O presidente da Fiergs e vice-presidente da CNI, Gilberto Petry, ao destacar que a Argentina é a principal origem dos das importações gaúchas (US$ 1,2 bilhão até outubro) e o terceiro maior destino das exportações (US$ 2,7 bilhões), resume:
— O novo presidente pode falar o que quiser, mas brigar com o Brasil não seria algo viável pela dependência das cadeias de produção dos dois países. É algo semelhante ao relacionamento que Bolsonaro tinha com Alberto Fernández, mas antes Milei terá uma série de problemas pra reconduzir o país à estabilidade.
“Pior que está não fica”, diz presidente do sindicato de máquinas equipamentos
No primeiro semestre do ano a Argentina perdeu o posto de principal destino das vendas externas nacionais de máquinas e equipamentos agrícolas para o Paraguai. Em 2017, chegou a importar US$ 273,7 milhões do Brasil. Em 2022, não atingiu sequer US$ 200 milhões.
Em 2023, o desempenho segue em baixa, conforme o presidente do Sindicato das Indústrias de Máquinas e Implementos Agrícolas do Estado (Simers), Cláudio Bier. No Primeiro semestre houve casos de máquinas paradas por mais de dois meses nas fronteiras secas no aguardo dos pagamentos argentinos.
O problema teve peso maior para o RS, que responde por 62% da fabricação desses itens, mas representa não mais do 11% do mercado doméstico.
— A Argentina já comprou em média 10% das máquinas produzidas no Brasil. Durante a campanha me assustei com o tom agressivo de Javier Milei, mas durante o discurso da vitória percebe-se que é alguém que se poderá vir a conversar, pois a postura mudou. Do outro lado, havia um dos responsáveis pela situação (Sergio Massa). Pior do que está não fica.
Os riscos e as expectativas
- Mesmo que a própria imprensa daquele país considere pouco provável, a promessa de retirar a Argentina do Mercosul preocupa o setor produtivo brasileiro.

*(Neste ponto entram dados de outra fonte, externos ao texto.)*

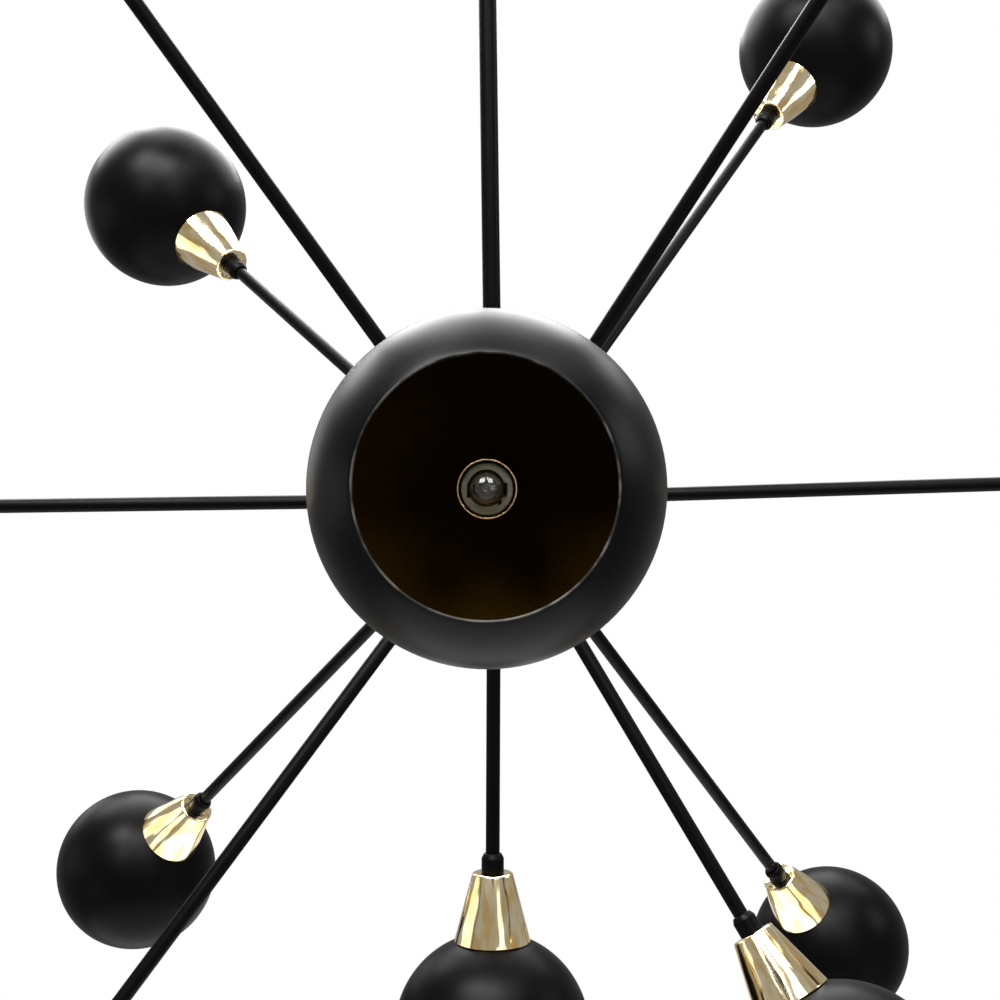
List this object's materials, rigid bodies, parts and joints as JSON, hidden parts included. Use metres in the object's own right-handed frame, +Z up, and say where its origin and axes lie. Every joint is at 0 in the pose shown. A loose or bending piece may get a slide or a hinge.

- Isso acontece porque, na prática, significaria a incidência de uma taxa de 35% sobre os produtos nacionais vendidos ao país vizinho, hoje isentos por contas do acordo vigente no bloco.
- Ainda que o futuro presidente argentino tenha moderado o tom e dado amostras de que primará por um liberalismo convicto, o que pressupõe zerar tarifas de importação ou praticar taxas mais baixas, a exemplo do que faz o Chile desde o regime Pinochet, é a proteção comercial do acordo do Mercosul que garante diferencial competitivo de preços.
- Vale lembrar que, mesmo em crise, a Argentina é o segundo maior parceiro comercial do Rio Grande do Sul e o terceiro do Brasil.